#### Supplied records
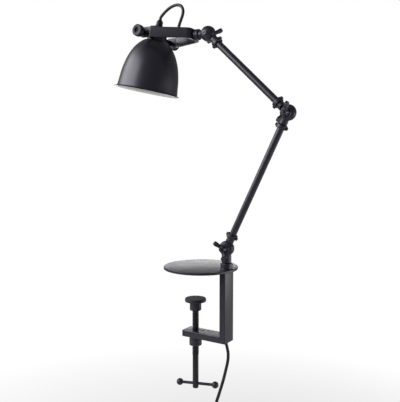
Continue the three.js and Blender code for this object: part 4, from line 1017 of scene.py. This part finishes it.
tip_reach = YOKE_PIVOT + YOKE_HEIGHT / 2 + 1
half_corners = [(YOKE_BACK_CORNER[0], 0), YOKE_BACK_CORNER, YOKE_SHOULDER, (tip_reach, YOKE_SHOULDER[1])]
half_path = rounded_path(half_corners, YOKE_BEND, 10)[1:]
strap_path = [(along, -across) for along, across in reversed(half_path)] + half_path
strap = drawn("yoke_strap", [(-YOKE_HEIGHT / 2, across, along) for along, across in strap_path])
bpy.ops.mesh.extrude_region_move(TRANSFORM_OT_translate={"value": (YOKE_HEIGHT, 0, 0)})
done(strap)
modified(strap, "SOLIDIFY", thickness=YOKE_THICKNESS, offset=0.0, use_even_offset=True)
edit(strap)
bpy.ops.mesh.normals_make_consistent(inside=False)
done(strap)
# the tips are round: all beyond the pivots but a disc about them is cut away
tip_shape = bar_stock("tip_shape", (YOKE_HEIGHT + 2, 120, YOKE_PIVOT + 40), (0, 0, YOKE_PIVOT / 2 - 20))
fused(tip_shape, laid(rod("tip_round", YOKE_HEIGHT / 2, -60, 60, 96), "X", 90, (0, 0, YOKE_PIVOT)))
combined(strap, tip_shape, "INTERSECT")
cut(
    strap,
    laid(rod("pin_way", PIN + GAP, -60, 60, 40), "X", 90, (0, 0, YOKE_PIVOT)),
    rod("nipple_way", NIPPLE + GAP, 20, 60, 40),
)
fitted(eased(strap, 0.5, 3, 40), yoke_place, POWDER, "yoke")

# ---------- pivots and knobs ----------

pin = turned("pin_model", [
    (0, PIN_START), (PIN, PIN_START), (PIN, CAP + GAP), (5.0, CAP + GAP), (SPACER, CAP + 0.8), (SPACER, 43.7),
    (5.0, 44.2), (PIN, 44.2), (PIN, PIN_END), (0, PIN_END),
], 48)
pin_room = PIN_END + GAP - KNOB_START
knob = turned("knob_model", [
    (PIN + GAP, 0), (5.6, 0), (6, 0.4), (6, 6), (6.5, 6.8), (8.6, 7.5),
    *arc((KNOB_RADIUS - 1.8, 9.3), 1.8, -90, 0, 5),
    (KNOB_RADIUS, 11.4), (KNOB_RADIUS - 0.35, 11.7), (KNOB_RADIUS - 0.35, 12.1), (KNOB_RADIUS, 12.4),
    *arc((KNOB_RADIUS - 1.7, 16.8), 1.7, 0, 90, 6), (5.2, KNOB_LENGTH), (4.6, KNOB_LENGTH - 0.5),
    (4.1, 15.6), (0, 15.5), (0, pin_room), (PIN + GAP, pin_room),
], 72)
cut(knob, slab("knob_socket", hexagon(2.2), 14.4, 17.2))
for label, side in (("near", -1), ("far", 1)):
    pin_place = turned_about(shade_place, "X", -90 * side)
    fitted(copied(pin, f"{label}_shade_pin"), pin_place, DARK_STEEL, f"{label}_pivot_pin")
    knob_place = shifted(pin_place, z=KNOB_START)
    fitted(copied(knob, f"{label}_shade_knob"), knob_place, PLASTIC, f"{label}_pivot_knob", smooth=40)
discard(pin, knob)

# ---------- shade and lamp ----------

bell_knots = [
    (64.6, 3.2), (63.4, 12), (60, 0.371 * SHADE_HEIGHT), (53, 0.62 * SHADE_HEIGHT),
    (42.2, 0.826 * SHADE_HEIGHT), (29, SHADE_HEIGHT - 4), (23, SHADE_HEIGHT),
]
bell = [(p.x, p.y) for p in along_curve([(r, h, 0) for r, h in bell_knots], 6)]
inner_bell = []
for i, (radius, height) in enumerate(bell):
    (r0, h0), (r1, h1) = bell[max(i - 1, 0)], bell[min(i + 1, len(bell) - 1)]
    run = hypot(r1 - r0, h1 - h0)
    inner_bell.append((radius - (h1 - h0) / run * SHADE_WALL, height + (r1 - r0) / run * SHADE_WALL))
inner_bell[-1] = (22.5, SHADE_HEIGHT - SHADE_WALL)
lip_inside = [(63.9, 1.9), (64.9, 1.15), (66.6, 0.75)]
lip_outside = [
    (68.7, 0.12), (69.3, 0.0), (69.8, 0.2), (SHADE_RADIUS, 0.6), (69.8, 1.05), (69.3, 1.35),
    (67.4, 1.8), (66.0, 2.1), (65.1, 2.5),
]
shade_profile = [
    *lip_inside, *lip_outside, *bell,
    (SHADE_HOLE, SHADE_HEIGHT), (SHADE_HOLE, SHADE_HEIGHT - SHADE_WALL), *reversed(inner_bell),
]
bell_shade = turned("bell_shade", [(r, h - RIM_DROP) for r, h in shade_profile], 160)
fitted(bell_shade, shade_place, POWDER, "shade", smooth=40)
# the inside of the bell is white up to the rolled rim
bell_shade.data.materials.append(ENAMEL)
shade_origin = shade_place.translation
for face in bell_shade.data.polygons:
    offset = Vector(face.center) - shade_origin
    outward = offset - shade_line * offset.dot(shade_line)
    height = offset.dot(shade_line) / MM + RIM_DROP
    inside = face.normal.dot(outward) < 0 or (face.normal.dot(shade_line) < -0.3 and height > 1)
    on_the_bell = SHADE_HOLE + GAP < outward.length / MM < SHADE_RADIUS - 2
    face.material_index = int(inside and on_the_bell)

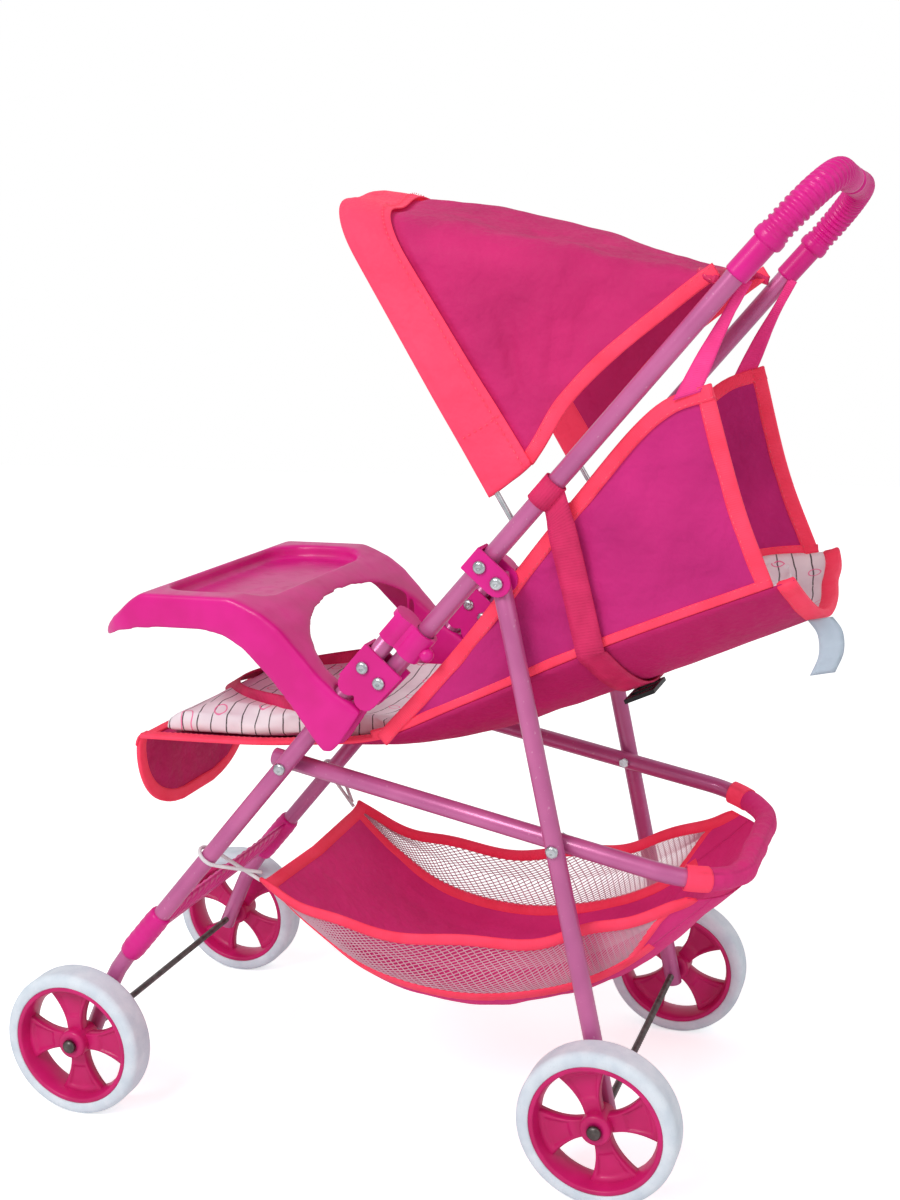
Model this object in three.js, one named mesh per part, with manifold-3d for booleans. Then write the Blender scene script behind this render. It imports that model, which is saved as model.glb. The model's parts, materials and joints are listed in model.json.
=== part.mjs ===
########
◆ **Exercise instructions**
Repeat the records exactly, including every line.

◆ **Result of the exercise**
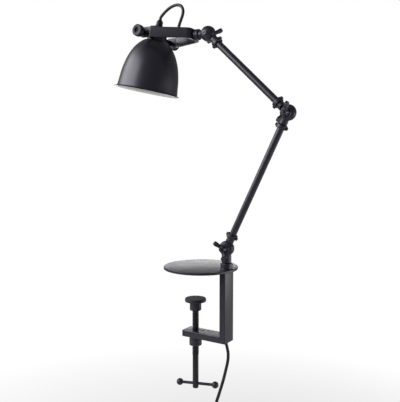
Continue the three.js and Blender code for this object: part 4, from line 1017 of scene.py. This part finishes it.
tip_reach = YOKE_PIVOT + YOKE_HEIGHT / 2 + 1
half_corners = [(YOKE_BACK_CORNER[0], 0), YOKE_BACK_CORNER, YOKE_SHOULDER, (tip_reach, YOKE_SHOULDER[1])]
half_path = rounded_path(half_corners, YOKE_BEND, 10)[1:]
strap_path = [(along, -across) for along, across in reversed(half_path)] + half_path
strap = drawn("yoke_strap", [(-YOKE_HEIGHT / 2, across, along) for along, across in strap_path])
bpy.ops.mesh.extrude_region_move(TRANSFORM_OT_translate={"value": (YOKE_HEIGHT, 0, 0)})
done(strap)
modified(strap, "SOLIDIFY", thickness=YOKE_THICKNESS, offset=0.0, use_even_offset=True)
edit(strap)
bpy.ops.mesh.normals_make_consistent(inside=False)
done(strap)
# the tips are round: all beyond the pivots but a disc about them is cut away
tip_shape = bar_stock("tip_shape", (YOKE_HEIGHT + 2, 120, YOKE_PIVOT + 40), (0, 0, YOKE_PIVOT / 2 - 20))
fused(tip_shape, laid(rod("tip_round", YOKE_HEIGHT / 2, -60, 60, 96), "X", 90, (0, 0, YOKE_PIVOT)))
combined(strap, tip_shape, "INTERSECT")
cut(
    strap,
    laid(rod("pin_way", PIN + GAP, -60, 60, 40), "X", 90, (0, 0, YOKE_PIVOT)),
    rod("nipple_way", NIPPLE + GAP, 20, 60, 40),
)
fitted(eased(strap, 0.5, 3, 40), yoke_place, POWDER, "yoke")

# ---------- pivots and knobs ----------

pin = turned("pin_model", [
    (0, PIN_START), (PIN, PIN_START), (PIN, CAP + GAP), (5.0, CAP + GAP), (SPACER, CAP + 0.8), (SPACER, 43.7),
    (5.0, 44.2), (PIN, 44.2), (PIN, PIN_END), (0, PIN_END),
], 48)
pin_room = PIN_END + GAP - KNOB_START
knob = turned("knob_model", [
    (PIN + GAP, 0), (5.6, 0), (6, 0.4), (6, 6), (6.5, 6.8), (8.6, 7.5),
    *arc((KNOB_RADIUS - 1.8, 9.3), 1.8, -90, 0, 5),
    (KNOB_RADIUS, 11.4), (KNOB_RADIUS - 0.35, 11.7), (KNOB_RADIUS - 0.35, 12.1), (KNOB_RADIUS, 12.4),
    *arc((KNOB_RADIUS - 1.7, 16.8), 1.7, 0, 90, 6), (5.2, KNOB_LENGTH), (4.6, KNOB_LENGTH - 0.5),
    (4.1, 15.6), (0, 15.5), (0, pin_room), (PIN + GAP, pin_room),
], 72)
cut(knob, slab("knob_socket", hexagon(2.2), 14.4, 17.2))
for label, side in (("near", -1), ("far", 1)):
    pin_place = turned_about(shade_place, "X", -90 * side)
    fitted(copied(pin, f"{label}_shade_pin"), pin_place, DARK_STEEL, f"{label}_pivot_pin")
    knob_place = shifted(pin_place, z=KNOB_START)
    fitted(copied(knob, f"{label}_shade_knob"), knob_place, PLASTIC, f"{label}_pivot_knob", smooth=40)
discard(pin, knob)

# ---------- shade and lamp ----------

bell_knots = [
    (64.6, 3.2), (63.4, 12), (60, 0.371 * SHADE_HEIGHT), (53, 0.62 * SHADE_HEIGHT),
    (42.2, 0.826 * SHADE_HEIGHT), (29, SHADE_HEIGHT - 4), (23, SHADE_HEIGHT),
]
bell = [(p.x, p.y) for p in along_curve([(r, h, 0) for r, h in bell_knots], 6)]
inner_bell = []
for i, (radius, height) in enumerate(bell):
    (r0, h0), (r1, h1) = bell[max(i - 1, 0)], bell[min(i + 1, len(bell) - 1)]
    run = hypot(r1 - r0, h1 - h0)
    inner_bell.append((radius - (h1 - h0) / run * SHADE_WALL, height + (r1 - r0) / run * SHADE_WALL))
inner_bell[-1] = (22.5, SHADE_HEIGHT - SHADE_WALL)
lip_inside = [(63.9, 1.9), (64.9, 1.15), (66.6, 0.75)]
lip_outside = [
    (68.7, 0.12), (69.3, 0.0), (69.8, 0.2), (SHADE_RADIUS, 0.6), (69.8, 1.05), (69.3, 1.35),
    (67.4, 1.8), (66.0, 2.1), (65.1, 2.5),
]
shade_profile = [
    *lip_inside, *lip_outside, *bell,
    (SHADE_HOLE, SHADE_HEIGHT), (SHADE_HOLE, SHADE_HEIGHT - SHADE_WALL), *reversed(inner_bell),
]
bell_shade = turned("bell_shade", [(r, h - RIM_DROP) for r, h in shade_profile], 160)
fitted(bell_shade, shade_place, POWDER, "shade", smooth=40)
# the inside of the bell is white up to the rolled rim
bell_shade.data.materials.append(ENAMEL)
shade_origin = shade_place.translation
for face in bell_shade.data.polygons:
    offset = Vector(face.center) - shade_origin
    outward = offset - shade_line * offset.dot(shade_line)
    height = offset.dot(shade_line) / MM + RIM_DROP
    inside = face.normal.dot(outward) < 0 or (face.normal.dot(shade_line) < -0.3 and height > 1)
    on_the_bell = SHADE_HOLE + GAP < outward.length / MM < SHADE_RADIUS - 2
    face.material_index = int(inside and on_the_bell)

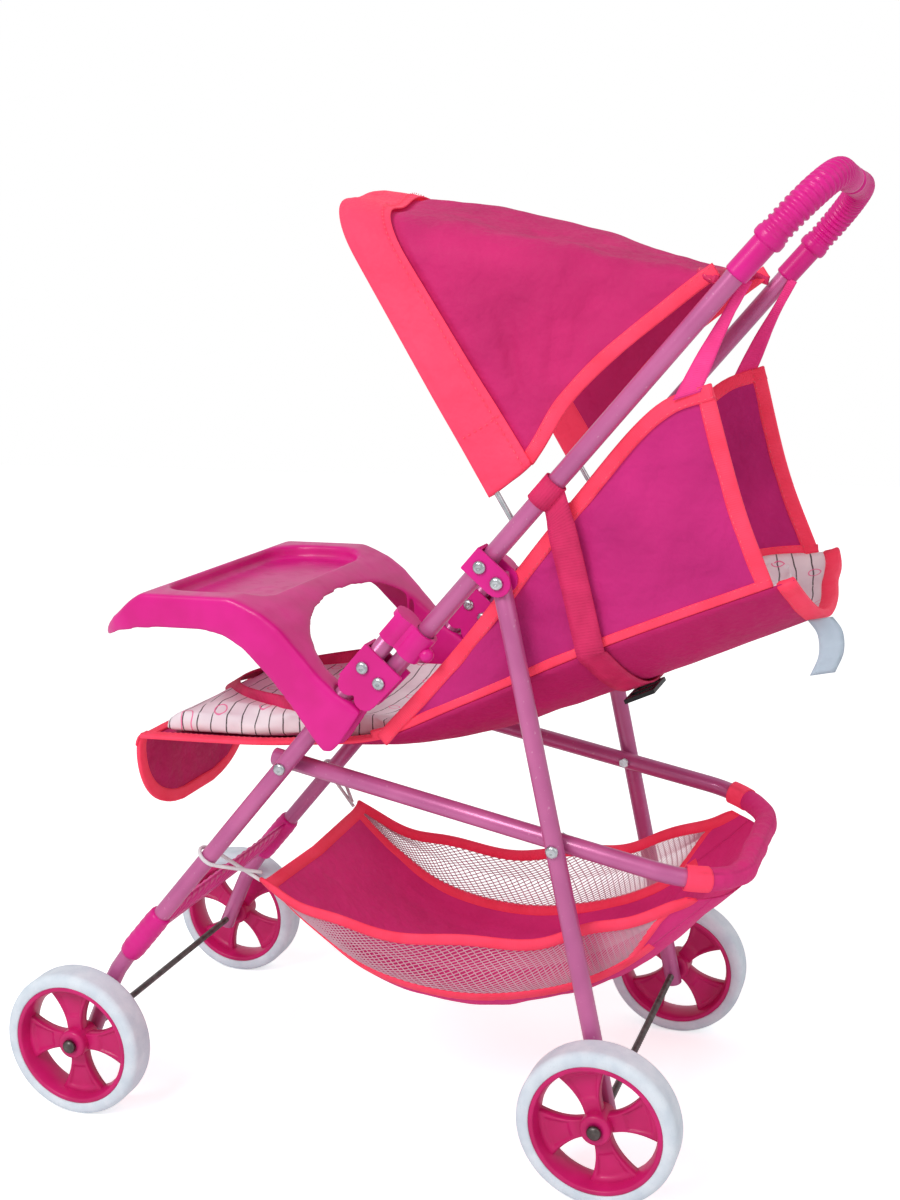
Model this object in three.js, one named mesh per part, with manifold-3d for booleans. Then write the Blender scene script behind this render. It imports that model, which is saved as model.glb. The model's parts, materials and joints are listed in model.json.
=== part.mjs ===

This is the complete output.